A Simple Checklist to Tell Pros from Dabblers in Nassau County
Here’s a mental checklist you can run from the first phone call to the final walkthrough to judge if you’re dealing with a truly professional metal roofing contractor. Did they inspect your roof thoroughly-deck, attic, drainage-before talking color or price? Did they put every material spec, flashing detail, and payment milestone in writing? On day one, did the crew show up with safety gear, tarps, and a plan to keep your property usable? While they worked, did the jobsite look organized, with scrap metal contained and magnet sweeps happening daily? Did they explain the craft differences between metal and shingles, and could they answer technical questions about clips, expansion, and wind ratings without dodging?
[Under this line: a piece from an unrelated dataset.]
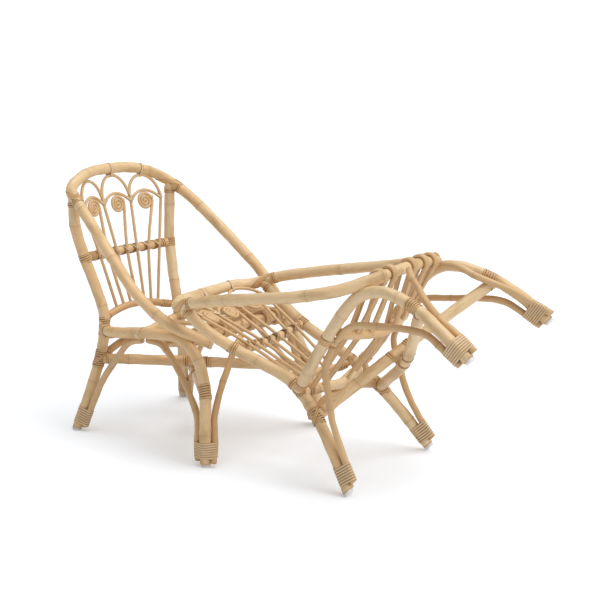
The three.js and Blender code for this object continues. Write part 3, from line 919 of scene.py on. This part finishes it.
class Lattice:
    """The gently bowed surface of the back: in front of the crossbar, then up under the top rail."""

    def __init__(self, poles):
        self.bar, self.bottom = poles["back_crossbar"], poles["back_rail"]
        self.top = Pole(route(TOP_RAIL)[::-1] + route(TOP_RAIL[1:], -1), sizes().frame_pole)

    def point(self, y_share, z_share):
        s = sizes()
        y, z = y_share * s.half_width, z_share * s.height
        bar = rail_point(self.bar, y)
        bar[0] += (s.crossbar + s.lattice_rod) / 2 + s.clearance
        end = rail_point(self.top if z > bar[2] else self.bottom, y)
        return np.array((bar[0] + (end[0] - bar[0]) * (z - bar[2]) / (end[2] - bar[2]), y, z))

    def stem(self, i):
        """A rod's points on the lower rail and on the crossbar."""
        return [self.point(ROD_BOTTOMS[i], BACK_RAIL[-1][2]), self.point(ROD_BARS[i], CROSSBAR[1][2])]

    def straight(self, i):
        return spline([*self.stem(i), self.point(ROD_TOPS[i], FORK_HEIGHT)], ROD_SPACING)

    def scroll(self, i):
        """A rod that winds inwards to the middle of its scroll."""
        s = sizes()
        radius = (s.scroll - s.lattice_rod) / 2
        turns = radius / s.scroll_pitch
        curl = []
        for k in range(round(turns * SCROLL_STEPS) + 1):
            angle = 2 * math.pi * k / SCROLL_STEPS
            r = radius - s.scroll_pitch * k / SCROLL_STEPS
            y = ROD_TOPS[i] - (radius - r * math.cos(angle)) / s.half_width
            curl.append(self.point(y, SCROLL_HEIGHT + r * math.sin(angle) / s.height))
        return spline(self.stem(i) + curl, CURL_SPACING)

    def arch(self, left, right, peak, power):
        """An arch between two forks."""
        points = []
        for k in range(ARCH_STEPS + 1):
            angle = math.pi * k / ARCH_STEPS
            rise = math.sin(angle) ** power
            points.append(self.point(left + (right - left) * (1 - math.cos(angle)) / 2,
                                     FORK_HEIGHT + (peak - FORK_HEIGHT) * rise))
        return spline(points, CURL_SPACING)

    def lines(self):
        rods = [self.scroll(i) if i % 2 else self.straight(i) for i in range(len(ROD_TOPS))]
        return rods + self.large_arches() + self.small_arches()

    def large_arches(self):
        return [self.arch(left, right, peak, LARGE_ARCH_POWER)
                for left, right, peak in zip(FORKS, FORKS[1:], ARCH_PEAKS)]

    def small_arches(self):
        """They rest on the scrolls, whose turns have drawn in by a quarter pitch at the top."""
        s = sizes()
        over_scroll = SCROLL_HEIGHT + ((s.scroll + s.lattice_rod) / 2 - s.scroll_pitch / 4) / s.height
        return [self.arch(left, right, over_scroll, SMALL_ARCH_POWER)
                for left, right in zip(FORKS, FORKS[1:])]


def straight_runs(corners, spacing):
    """The corners with points between them where they are far apart."""
    out = []
    for a, b in zip(corners, corners[1:]):
        steps = max(1, round(np.linalg.norm(b - a) / spacing))
        out += [a + (b - a) * k / steps for k in range(steps)]
    return np.array(out + [corners[-1]])


def hairpin(poles, y):
    """One seat cane: over the middle rail, round the front rail and back below."""
    s = sizes()
    rear, middle, front = (rail_point(poles[name], y) for name in ("rear_rail", "middle_rail", "front_rail"))
    lift = (s.seat_rail + s.seat_rod) / 2 + s.clearance
    wrap = (s.front_rail + s.seat_rod) / 2 + s.clearance
    corners = [rear + (s.seat_rail / 2 + s.clearance, 0, 0), middle + (0, 0, lift - s.seat_rod / 2)]
    for degrees in range(LOOP_ANGLE, -LOOP_ANGLE - 1, -LOOP_STEP):
        turn = math.radians(degrees)
        corners.append(front + (wrap * math.cos(turn), 0, wrap * math.sin(turn)))
    corners.append(middle + (s.seat_rail / 2, 0, -s.seat_rod / 2))
    return straight_runs(corners, HAIRPIN_SPACING)


def seat_lines(poles):
    """The seat's canes, in pairs that lie side by side."""
    s = sizes()
    apart = s.seat_rod / 2 + s.clearance
    return [hairpin(poles, share * s.half_width + side * apart) for share in LOOPS for side in (-1, 1)]


# Operators

def dress(obj, chair, slot, *nodes):
    """Ties a finished piece to its chair and hides the parts of the imported model that it stands for. The
    slot is not used.
    """
    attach(obj, f"{chair}_chair")
    if nodes:
        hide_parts(*[f"{chair}_{node}" for node in nodes])


# How far a pole starts and ends short of its line, where it butts on a post or a leg
TRIMS = {"back_crossbar": (0.009, 0.009), "front_rail": (0.004, 0.004), "back_rail": (0.008, 0.008),
         "left_side_rail": (0.01, 0), "right_side_rail": (0.01, 0),
         "left_stretcher": (0.008, 0.008), "right_stretcher": (0.008, 0.008)}

# Points round a pole: more if its radius is over this one
THICK_RADIUS = 0.009
THICK_SIDES = 18
THIN_SIDES = 14

# The range of the poles' tones, from dark at 0 to pale at 1
POLE_TONES = (0.15, 0.9)

# Height at which the bracing rods stop above the floor
ROD_END = 0.01

# Numbers that start the random values of the canes, one higher for each chair
LATTICE_SEED = 3
SEAT_SEED = 7


def make_pole(chair, poles, node, slot="frame_pole", foot=None, stands=True):
    """One pole of a chair. The rail that belongs to the seat's own node stands for no node."""
    rng = seeded(chair, node)
    shape = Shape()
    sides = THICK_SIDES if poles[node].radius > THICK_RADIUS else THIN_SIDES
    add_pole(shape, poles[node], rng, sides, foot, ringed=node == "arm_hoop", trim=TRIMS.get(node, (0, 0)))
    tone = rng.uniform(*POLE_TONES)
    skin = "rattan_pole" if slot == "frame_pole" else "thin_cane"
    obj = shape.build(f"{chair}_{node}_shape", place_of(chair), [finish(skin), finish("cut_end")], tone)
    dress(obj, chair, slot, *([node] if stands else []))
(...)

After the last panel, did they walk you through the finished details, hand you warranty documents and care instructions, and follow up a week later? If you can check yes on every one of those, you’ve found a professional metal roofing outfit in Nassau County. If you’re getting maybes or no’s, keep interviewing until you find someone who treats the work-and your home-the way TWI Roofing and other serious metal contractors do. Metal is unforgiving, but when it’s done by professionals who respect the craft, it’s also one of the longest-lasting, lowest-maintenance roofing systems you can put on a house or storefront, and it’ll still look tight and quiet ten nor’easters from now.